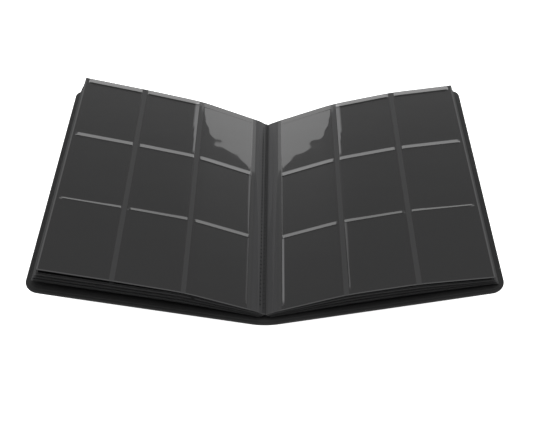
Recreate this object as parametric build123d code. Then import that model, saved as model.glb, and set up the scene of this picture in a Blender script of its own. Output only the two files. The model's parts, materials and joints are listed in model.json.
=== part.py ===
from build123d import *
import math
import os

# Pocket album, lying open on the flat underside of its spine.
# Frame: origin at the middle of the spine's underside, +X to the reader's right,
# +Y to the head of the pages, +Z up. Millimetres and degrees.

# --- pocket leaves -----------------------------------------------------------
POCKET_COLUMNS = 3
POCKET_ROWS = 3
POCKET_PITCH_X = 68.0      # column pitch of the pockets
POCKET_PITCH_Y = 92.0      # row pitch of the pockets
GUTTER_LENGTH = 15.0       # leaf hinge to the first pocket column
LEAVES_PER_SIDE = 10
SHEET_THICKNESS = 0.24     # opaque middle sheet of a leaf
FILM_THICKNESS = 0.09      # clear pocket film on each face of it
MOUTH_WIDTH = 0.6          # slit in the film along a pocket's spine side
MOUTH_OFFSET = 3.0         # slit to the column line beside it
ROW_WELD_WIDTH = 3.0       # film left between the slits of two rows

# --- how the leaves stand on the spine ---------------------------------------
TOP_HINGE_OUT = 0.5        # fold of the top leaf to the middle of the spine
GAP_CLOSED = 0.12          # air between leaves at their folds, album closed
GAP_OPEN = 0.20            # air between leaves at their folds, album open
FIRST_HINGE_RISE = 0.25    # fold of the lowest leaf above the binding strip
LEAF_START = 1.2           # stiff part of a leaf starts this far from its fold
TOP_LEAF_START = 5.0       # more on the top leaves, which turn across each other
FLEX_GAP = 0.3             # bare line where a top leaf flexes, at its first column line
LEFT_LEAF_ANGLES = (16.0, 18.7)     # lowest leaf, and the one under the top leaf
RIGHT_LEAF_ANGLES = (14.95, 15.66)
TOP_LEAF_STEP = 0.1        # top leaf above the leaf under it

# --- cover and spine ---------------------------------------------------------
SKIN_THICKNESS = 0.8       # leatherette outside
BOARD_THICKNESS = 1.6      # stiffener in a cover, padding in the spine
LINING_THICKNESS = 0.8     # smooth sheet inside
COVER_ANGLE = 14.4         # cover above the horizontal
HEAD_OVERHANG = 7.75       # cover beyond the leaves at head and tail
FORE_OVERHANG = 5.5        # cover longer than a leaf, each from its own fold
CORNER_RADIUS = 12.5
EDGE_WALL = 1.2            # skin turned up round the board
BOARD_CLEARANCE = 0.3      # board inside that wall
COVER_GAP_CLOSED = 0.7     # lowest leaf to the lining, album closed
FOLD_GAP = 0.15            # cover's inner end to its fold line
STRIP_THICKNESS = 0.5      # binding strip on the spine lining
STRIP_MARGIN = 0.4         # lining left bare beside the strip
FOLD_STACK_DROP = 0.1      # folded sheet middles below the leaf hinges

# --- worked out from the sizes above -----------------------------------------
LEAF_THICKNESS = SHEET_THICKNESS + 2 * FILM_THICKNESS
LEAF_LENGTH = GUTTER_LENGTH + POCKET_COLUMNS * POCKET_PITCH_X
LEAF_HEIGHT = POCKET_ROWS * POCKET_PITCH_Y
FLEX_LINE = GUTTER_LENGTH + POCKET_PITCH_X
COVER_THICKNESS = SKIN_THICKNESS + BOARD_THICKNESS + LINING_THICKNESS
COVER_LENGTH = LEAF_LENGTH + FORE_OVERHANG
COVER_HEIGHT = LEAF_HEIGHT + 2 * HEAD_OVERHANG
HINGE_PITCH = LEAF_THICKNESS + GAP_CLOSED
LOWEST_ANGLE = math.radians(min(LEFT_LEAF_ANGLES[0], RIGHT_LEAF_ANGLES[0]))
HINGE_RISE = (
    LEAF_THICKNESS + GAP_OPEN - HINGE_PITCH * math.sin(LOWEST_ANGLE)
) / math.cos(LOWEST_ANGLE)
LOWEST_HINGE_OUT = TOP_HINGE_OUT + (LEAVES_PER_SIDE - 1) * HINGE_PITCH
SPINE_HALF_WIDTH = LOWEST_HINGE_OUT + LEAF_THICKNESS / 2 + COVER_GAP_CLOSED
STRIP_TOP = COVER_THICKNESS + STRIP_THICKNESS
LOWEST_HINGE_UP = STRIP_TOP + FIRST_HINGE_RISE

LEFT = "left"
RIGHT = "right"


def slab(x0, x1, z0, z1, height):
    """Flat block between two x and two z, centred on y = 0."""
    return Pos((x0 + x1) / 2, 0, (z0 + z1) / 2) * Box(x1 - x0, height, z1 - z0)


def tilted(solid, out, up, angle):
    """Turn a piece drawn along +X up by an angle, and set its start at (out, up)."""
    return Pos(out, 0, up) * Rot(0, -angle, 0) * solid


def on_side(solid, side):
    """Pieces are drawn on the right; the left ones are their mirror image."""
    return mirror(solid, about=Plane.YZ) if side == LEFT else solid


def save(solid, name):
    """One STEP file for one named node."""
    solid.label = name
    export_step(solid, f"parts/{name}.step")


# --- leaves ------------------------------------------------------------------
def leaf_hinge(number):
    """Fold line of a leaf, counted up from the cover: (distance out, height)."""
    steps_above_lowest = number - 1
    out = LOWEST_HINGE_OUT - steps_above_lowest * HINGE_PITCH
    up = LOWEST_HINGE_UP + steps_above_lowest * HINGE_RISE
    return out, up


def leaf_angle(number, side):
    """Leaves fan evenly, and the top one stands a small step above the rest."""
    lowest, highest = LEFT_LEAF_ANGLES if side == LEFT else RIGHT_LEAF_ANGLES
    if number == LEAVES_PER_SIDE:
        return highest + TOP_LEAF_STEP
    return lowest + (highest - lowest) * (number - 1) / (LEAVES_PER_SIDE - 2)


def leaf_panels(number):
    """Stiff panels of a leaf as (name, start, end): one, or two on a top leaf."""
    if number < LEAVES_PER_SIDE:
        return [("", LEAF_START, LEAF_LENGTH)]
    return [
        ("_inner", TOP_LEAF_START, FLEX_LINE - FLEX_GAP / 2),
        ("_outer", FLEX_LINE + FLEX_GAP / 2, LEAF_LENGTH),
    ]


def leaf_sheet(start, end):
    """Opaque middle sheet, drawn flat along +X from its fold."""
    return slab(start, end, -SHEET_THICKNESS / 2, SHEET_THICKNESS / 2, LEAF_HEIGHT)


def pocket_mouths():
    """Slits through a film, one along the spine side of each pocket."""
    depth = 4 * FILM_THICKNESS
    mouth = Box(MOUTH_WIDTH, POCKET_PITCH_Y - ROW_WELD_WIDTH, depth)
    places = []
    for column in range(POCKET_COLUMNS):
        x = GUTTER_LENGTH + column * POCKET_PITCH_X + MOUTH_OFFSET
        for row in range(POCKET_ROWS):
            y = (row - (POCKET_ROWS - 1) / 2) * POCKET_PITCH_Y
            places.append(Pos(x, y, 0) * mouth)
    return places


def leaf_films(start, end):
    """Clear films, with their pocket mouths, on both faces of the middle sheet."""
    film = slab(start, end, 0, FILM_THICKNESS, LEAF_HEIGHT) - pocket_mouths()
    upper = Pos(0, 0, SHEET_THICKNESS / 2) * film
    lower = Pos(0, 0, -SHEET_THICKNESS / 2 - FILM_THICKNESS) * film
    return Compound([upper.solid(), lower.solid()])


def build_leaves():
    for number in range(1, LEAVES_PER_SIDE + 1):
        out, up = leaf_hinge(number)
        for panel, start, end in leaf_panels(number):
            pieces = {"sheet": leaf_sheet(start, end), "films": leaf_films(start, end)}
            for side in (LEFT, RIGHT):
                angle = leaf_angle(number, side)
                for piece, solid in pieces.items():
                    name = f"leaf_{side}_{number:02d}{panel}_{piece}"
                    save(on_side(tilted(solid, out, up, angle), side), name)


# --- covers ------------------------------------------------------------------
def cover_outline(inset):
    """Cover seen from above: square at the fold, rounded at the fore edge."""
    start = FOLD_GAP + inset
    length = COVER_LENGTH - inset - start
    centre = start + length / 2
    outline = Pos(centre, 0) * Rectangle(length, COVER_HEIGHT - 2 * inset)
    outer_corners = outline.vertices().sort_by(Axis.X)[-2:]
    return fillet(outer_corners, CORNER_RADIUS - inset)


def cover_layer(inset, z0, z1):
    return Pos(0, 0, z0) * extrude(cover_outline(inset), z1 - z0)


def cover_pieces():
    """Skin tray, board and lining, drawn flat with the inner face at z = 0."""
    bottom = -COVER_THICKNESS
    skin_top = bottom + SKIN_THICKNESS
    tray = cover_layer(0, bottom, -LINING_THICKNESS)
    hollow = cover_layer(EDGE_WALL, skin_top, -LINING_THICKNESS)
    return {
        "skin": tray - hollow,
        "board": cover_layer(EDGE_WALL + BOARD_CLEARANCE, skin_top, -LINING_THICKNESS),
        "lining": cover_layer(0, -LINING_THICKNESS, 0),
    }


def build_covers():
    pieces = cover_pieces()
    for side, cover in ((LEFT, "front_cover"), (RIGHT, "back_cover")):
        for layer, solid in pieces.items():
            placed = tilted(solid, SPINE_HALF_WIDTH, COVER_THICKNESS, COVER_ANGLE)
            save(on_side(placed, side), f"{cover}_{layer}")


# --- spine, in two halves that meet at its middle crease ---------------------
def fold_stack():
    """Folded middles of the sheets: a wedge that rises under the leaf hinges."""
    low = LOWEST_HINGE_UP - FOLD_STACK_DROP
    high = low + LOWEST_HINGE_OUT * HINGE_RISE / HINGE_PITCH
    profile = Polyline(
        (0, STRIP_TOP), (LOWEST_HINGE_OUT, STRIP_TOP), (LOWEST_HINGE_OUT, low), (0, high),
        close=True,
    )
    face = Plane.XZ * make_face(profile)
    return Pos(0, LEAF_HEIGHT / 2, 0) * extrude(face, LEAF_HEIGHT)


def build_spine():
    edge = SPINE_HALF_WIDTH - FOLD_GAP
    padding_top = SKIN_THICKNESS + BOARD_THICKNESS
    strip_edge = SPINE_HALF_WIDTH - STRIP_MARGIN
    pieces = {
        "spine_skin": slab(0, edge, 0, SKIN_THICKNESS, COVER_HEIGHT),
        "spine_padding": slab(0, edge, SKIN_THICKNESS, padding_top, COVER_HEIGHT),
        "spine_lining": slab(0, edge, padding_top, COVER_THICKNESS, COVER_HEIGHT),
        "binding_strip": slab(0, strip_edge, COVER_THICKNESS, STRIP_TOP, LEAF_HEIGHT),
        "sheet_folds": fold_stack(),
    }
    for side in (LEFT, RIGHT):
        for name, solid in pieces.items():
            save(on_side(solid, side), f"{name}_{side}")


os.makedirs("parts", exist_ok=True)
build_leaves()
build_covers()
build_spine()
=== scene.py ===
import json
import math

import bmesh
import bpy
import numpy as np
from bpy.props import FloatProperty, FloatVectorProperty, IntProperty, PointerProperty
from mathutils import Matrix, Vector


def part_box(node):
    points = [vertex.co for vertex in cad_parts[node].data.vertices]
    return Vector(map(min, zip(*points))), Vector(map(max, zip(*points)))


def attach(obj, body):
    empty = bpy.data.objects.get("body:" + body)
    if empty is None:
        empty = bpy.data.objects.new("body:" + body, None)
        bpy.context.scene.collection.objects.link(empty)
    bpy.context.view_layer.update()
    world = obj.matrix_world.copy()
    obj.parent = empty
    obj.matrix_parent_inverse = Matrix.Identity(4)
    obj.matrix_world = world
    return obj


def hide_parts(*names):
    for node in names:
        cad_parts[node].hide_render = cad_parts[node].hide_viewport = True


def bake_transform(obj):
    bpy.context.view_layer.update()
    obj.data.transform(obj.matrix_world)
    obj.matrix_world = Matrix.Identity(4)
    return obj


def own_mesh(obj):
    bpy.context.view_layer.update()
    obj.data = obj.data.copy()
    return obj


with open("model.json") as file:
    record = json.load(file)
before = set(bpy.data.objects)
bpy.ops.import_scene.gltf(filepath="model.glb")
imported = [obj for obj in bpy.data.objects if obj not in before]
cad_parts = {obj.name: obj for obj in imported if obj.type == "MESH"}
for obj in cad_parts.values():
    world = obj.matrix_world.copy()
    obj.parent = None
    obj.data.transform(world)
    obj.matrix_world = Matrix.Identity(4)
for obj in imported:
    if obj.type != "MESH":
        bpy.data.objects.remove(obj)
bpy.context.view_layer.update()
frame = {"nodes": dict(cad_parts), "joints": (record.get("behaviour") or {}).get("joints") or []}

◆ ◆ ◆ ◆

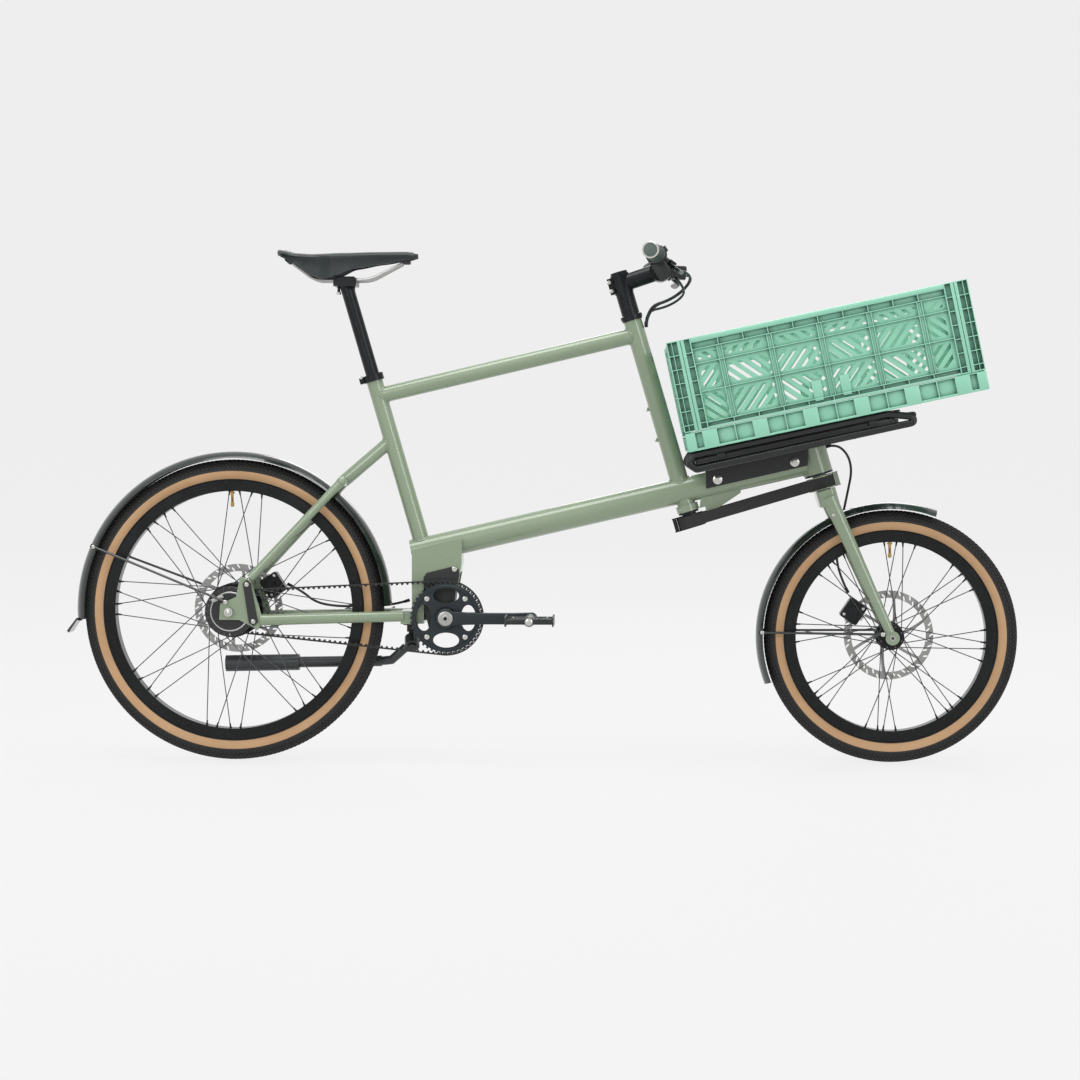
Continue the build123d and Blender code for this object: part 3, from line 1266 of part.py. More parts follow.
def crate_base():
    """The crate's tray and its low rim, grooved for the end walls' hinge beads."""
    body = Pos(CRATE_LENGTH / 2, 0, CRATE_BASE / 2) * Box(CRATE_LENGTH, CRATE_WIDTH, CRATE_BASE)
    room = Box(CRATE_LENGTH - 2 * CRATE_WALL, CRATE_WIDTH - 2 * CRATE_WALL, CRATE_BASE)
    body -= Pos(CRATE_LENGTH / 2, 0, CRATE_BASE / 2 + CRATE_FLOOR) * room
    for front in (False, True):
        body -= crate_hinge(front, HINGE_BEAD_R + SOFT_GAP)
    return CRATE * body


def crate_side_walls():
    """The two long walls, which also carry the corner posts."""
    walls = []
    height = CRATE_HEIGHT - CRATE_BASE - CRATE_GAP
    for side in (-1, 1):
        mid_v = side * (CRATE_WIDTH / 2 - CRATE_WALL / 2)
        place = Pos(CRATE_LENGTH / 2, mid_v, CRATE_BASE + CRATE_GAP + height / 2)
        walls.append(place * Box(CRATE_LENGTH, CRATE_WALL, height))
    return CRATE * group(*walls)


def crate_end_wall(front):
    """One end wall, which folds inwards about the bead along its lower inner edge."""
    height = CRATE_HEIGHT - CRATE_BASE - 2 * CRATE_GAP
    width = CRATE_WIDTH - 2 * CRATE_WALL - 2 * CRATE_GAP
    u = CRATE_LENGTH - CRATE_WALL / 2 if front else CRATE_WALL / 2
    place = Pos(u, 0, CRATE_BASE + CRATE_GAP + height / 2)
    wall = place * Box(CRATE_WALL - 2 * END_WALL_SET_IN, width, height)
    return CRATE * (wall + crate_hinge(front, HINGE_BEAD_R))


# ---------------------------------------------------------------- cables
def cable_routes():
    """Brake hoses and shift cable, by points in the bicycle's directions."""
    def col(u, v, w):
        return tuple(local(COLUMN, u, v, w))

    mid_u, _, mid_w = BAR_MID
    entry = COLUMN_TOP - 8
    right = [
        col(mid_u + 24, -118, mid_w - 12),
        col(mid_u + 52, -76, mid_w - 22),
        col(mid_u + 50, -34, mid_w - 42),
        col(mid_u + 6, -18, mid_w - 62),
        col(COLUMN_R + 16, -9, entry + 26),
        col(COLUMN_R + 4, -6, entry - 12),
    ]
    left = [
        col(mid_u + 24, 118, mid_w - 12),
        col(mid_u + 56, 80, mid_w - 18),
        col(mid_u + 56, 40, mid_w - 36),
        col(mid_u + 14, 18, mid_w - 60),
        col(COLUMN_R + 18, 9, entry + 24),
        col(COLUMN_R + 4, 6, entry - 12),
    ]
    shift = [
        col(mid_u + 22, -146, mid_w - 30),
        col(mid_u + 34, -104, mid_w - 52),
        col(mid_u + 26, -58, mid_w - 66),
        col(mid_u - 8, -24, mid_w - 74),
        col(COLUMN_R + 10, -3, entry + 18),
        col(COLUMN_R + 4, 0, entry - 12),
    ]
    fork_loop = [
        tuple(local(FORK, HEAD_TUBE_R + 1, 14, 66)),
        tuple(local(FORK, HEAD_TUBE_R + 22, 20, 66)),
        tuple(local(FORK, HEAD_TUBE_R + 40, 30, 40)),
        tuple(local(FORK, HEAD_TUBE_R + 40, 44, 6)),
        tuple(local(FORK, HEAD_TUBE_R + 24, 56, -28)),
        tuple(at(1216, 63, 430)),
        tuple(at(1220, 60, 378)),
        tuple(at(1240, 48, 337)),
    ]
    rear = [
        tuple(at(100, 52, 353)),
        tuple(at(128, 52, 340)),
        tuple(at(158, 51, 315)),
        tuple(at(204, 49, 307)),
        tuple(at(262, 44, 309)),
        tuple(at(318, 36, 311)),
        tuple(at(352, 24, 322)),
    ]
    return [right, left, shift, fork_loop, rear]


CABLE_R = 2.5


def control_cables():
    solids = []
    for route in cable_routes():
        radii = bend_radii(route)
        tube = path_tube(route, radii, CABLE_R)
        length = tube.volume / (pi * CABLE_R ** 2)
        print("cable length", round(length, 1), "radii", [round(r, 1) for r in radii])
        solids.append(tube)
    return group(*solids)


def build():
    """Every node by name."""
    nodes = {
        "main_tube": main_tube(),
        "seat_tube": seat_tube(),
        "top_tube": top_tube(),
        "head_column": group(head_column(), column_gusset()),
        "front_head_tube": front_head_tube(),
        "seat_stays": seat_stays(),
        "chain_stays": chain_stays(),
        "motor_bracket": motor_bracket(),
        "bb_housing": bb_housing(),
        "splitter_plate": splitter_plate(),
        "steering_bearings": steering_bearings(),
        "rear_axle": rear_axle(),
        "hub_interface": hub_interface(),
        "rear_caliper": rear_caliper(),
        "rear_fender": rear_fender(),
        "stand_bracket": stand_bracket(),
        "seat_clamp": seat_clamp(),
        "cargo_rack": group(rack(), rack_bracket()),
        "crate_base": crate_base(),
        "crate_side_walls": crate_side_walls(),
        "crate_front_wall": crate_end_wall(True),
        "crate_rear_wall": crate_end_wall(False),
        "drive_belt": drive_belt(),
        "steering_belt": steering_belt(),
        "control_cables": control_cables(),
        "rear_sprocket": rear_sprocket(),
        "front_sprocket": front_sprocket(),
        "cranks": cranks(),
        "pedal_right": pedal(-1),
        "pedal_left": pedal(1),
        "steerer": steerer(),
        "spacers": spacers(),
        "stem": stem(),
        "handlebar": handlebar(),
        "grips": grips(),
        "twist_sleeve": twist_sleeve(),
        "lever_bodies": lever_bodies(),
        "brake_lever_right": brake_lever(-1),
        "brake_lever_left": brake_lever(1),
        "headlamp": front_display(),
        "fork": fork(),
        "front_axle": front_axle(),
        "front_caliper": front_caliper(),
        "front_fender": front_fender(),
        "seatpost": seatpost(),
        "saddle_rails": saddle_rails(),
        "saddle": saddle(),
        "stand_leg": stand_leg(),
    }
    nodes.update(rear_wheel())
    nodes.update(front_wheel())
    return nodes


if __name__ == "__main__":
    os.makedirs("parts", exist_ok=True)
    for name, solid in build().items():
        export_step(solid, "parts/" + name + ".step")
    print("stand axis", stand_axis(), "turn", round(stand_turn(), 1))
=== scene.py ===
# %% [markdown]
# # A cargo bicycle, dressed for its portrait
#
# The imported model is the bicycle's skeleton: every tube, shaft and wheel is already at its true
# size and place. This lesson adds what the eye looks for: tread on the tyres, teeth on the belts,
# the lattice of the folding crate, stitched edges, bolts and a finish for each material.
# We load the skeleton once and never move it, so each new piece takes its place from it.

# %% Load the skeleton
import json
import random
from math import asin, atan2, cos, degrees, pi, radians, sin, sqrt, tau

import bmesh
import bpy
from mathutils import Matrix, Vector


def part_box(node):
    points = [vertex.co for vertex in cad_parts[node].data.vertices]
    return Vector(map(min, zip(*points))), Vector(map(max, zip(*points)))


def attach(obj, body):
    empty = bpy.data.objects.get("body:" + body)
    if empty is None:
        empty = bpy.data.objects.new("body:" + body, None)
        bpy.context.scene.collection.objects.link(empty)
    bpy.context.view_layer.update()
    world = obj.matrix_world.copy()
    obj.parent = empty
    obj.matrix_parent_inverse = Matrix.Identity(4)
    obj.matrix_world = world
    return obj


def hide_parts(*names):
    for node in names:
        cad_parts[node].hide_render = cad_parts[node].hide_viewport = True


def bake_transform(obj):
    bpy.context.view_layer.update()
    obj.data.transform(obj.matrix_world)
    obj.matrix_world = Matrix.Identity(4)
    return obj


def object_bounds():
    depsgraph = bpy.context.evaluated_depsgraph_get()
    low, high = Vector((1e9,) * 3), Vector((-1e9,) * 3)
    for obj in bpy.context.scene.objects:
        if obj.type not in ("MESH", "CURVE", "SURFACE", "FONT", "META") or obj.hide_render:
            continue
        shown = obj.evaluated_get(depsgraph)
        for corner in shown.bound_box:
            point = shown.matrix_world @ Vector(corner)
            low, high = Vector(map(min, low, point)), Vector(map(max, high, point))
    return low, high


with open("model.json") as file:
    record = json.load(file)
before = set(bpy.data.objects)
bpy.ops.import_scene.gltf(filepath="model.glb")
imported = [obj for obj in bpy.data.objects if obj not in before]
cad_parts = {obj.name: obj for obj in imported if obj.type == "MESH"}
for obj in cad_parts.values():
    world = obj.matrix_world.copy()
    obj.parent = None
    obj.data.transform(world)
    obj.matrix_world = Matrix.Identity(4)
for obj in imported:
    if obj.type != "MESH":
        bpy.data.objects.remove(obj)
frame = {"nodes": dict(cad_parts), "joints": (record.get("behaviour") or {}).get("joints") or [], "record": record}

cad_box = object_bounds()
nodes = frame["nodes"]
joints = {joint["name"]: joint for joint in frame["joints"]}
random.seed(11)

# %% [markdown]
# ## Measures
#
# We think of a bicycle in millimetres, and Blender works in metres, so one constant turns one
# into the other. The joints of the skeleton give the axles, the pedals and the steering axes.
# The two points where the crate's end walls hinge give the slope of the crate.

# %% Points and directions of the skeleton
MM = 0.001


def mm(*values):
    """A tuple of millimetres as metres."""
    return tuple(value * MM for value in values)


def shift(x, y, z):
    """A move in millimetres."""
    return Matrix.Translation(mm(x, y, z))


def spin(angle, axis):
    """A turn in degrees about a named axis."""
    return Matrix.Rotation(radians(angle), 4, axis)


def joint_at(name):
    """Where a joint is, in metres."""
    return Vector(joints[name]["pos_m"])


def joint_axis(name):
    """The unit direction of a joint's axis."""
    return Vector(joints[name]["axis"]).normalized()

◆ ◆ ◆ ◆

Task prompt.
Begin with the line containing "return nodes", end with the line containing "depsgraph = bpy.context.evaluated_depsgraph_get()", and repeat every line in that stretch exactly.

The solution.
    return nodes


if __name__ == "__main__":
    os.makedirs("parts", exist_ok=True)
    for name, solid in build().items():
        export_step(solid, "parts/" + name + ".step")
    print("stand axis", stand_axis(), "turn", round(stand_turn(), 1))
=== scene.py ===
# %% [markdown]
# # A cargo bicycle, dressed for its portrait
#
# The imported model is the bicycle's skeleton: every tube, shaft and wheel is already at its true
# size and place. This lesson adds what the eye looks for: tread on the tyres, teeth on the belts,
# the lattice of the folding crate, stitched edges, bolts and a finish for each material.
# We load the skeleton once and never move it, so each new piece takes its place from it.

# %% Load the skeleton
import json
import random
from math import asin, atan2, cos, degrees, pi, radians, sin, sqrt, tau

import bmesh
import bpy
from mathutils import Matrix, Vector


def part_box(node):
    points = [vertex.co for vertex in cad_parts[node].data.vertices]
    return Vector(map(min, zip(*points))), Vector(map(max, zip(*points)))


def attach(obj, body):
    empty = bpy.data.objects.get("body:" + body)
    if empty is None:
        empty = bpy.data.objects.new("body:" + body, None)
        bpy.context.scene.collection.objects.link(empty)
    bpy.context.view_layer.update()
    world = obj.matrix_world.copy()
    obj.parent = empty
    obj.matrix_parent_inverse = Matrix.Identity(4)
    obj.matrix_world = world
    return obj


def hide_parts(*names):
    for node in names:
        cad_parts[node].hide_render = cad_parts[node].hide_viewport = True


def bake_transform(obj):
    bpy.context.view_layer.update()
    obj.data.transform(obj.matrix_world)
    obj.matrix_world = Matrix.Identity(4)
    return obj


def object_bounds():
    depsgraph = bpy.context.evaluated_depsgraph_get()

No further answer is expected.